If I plug in a warm mini-fridge in a 25c house in the summer it will run 25 minutes to get to 17 degrees(set to coldest setting). When I did the same with it in a 5c house last winter it ran for 5 minutes and the condensor coil wasn't even a normal room temp when I was done and the compressor wasn't standard room temperature yet. Oddly enough both the mini-fridge and full size fridge both use 150 watts.

1A. You won't need thermal mass inside, your food is the thermal mass. Get a unit that is properly sized so it is almost always full or close to full.

2. 60 watt light bulb versus 60 watt IR bulb, both are just as efficient at generating the same amount of heat. If you want to use a 60 watt light bulb or a pad heater you will burn far more energy than the freezer will when running in a cold basement and also extend the runtime duration because that warm compressor is going to heat the refrigerant. Also keep in mind that as soon as it fires up, it will be circulated with the cold refrigerant in and around the freezer too so the compressor might cool right off initially. I don't think its worth trying to heat the compressor unless you are getting to below freezing. Even a straight 30 weight non-detergent oil is rated for about 5c, I don't think the oil will have that much trouble circulating.
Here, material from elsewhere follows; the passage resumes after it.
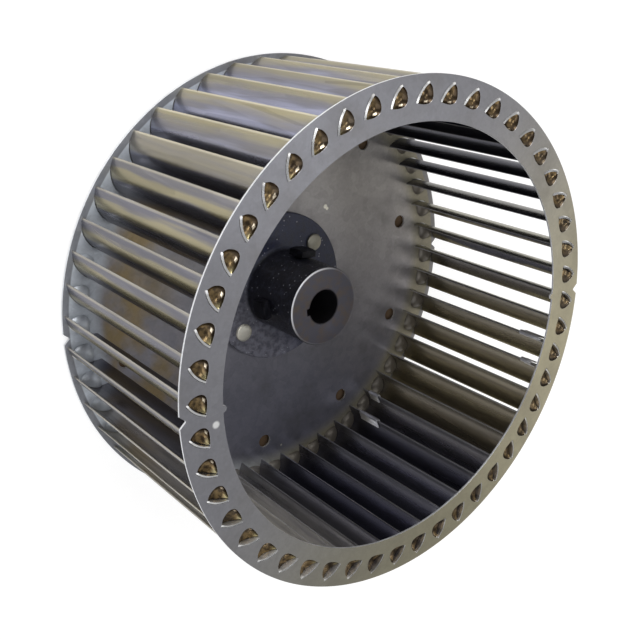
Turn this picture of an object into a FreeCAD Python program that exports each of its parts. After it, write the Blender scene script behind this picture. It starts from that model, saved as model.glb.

Bonus. I'd search whatever is the same as Craigslist in Poland for a used unit and see if its model shows up on the Energy Star list(if its also sold in the US), or whatever energy rating system would apply to you. If saving money in the short term is a big deal, get a used one but if you can't find something efficient, I'd buy new and get an efficient model otherwise you'll pay more in the end. I'm facing a similar issue, I have a new fridge that was put in my house as a replacement to a 25 year old one prior to them selling the house and paying the full price on a new efficient fridge versus one that not too long ago had its government energy regs updated to force it to be more efficient is a tough choice as the payback period is long. ...but if you don't have a freezer in the first place and need one then the decision is easier. My vote is new unless you have a way of checking a used one if its rated for efficient energy use.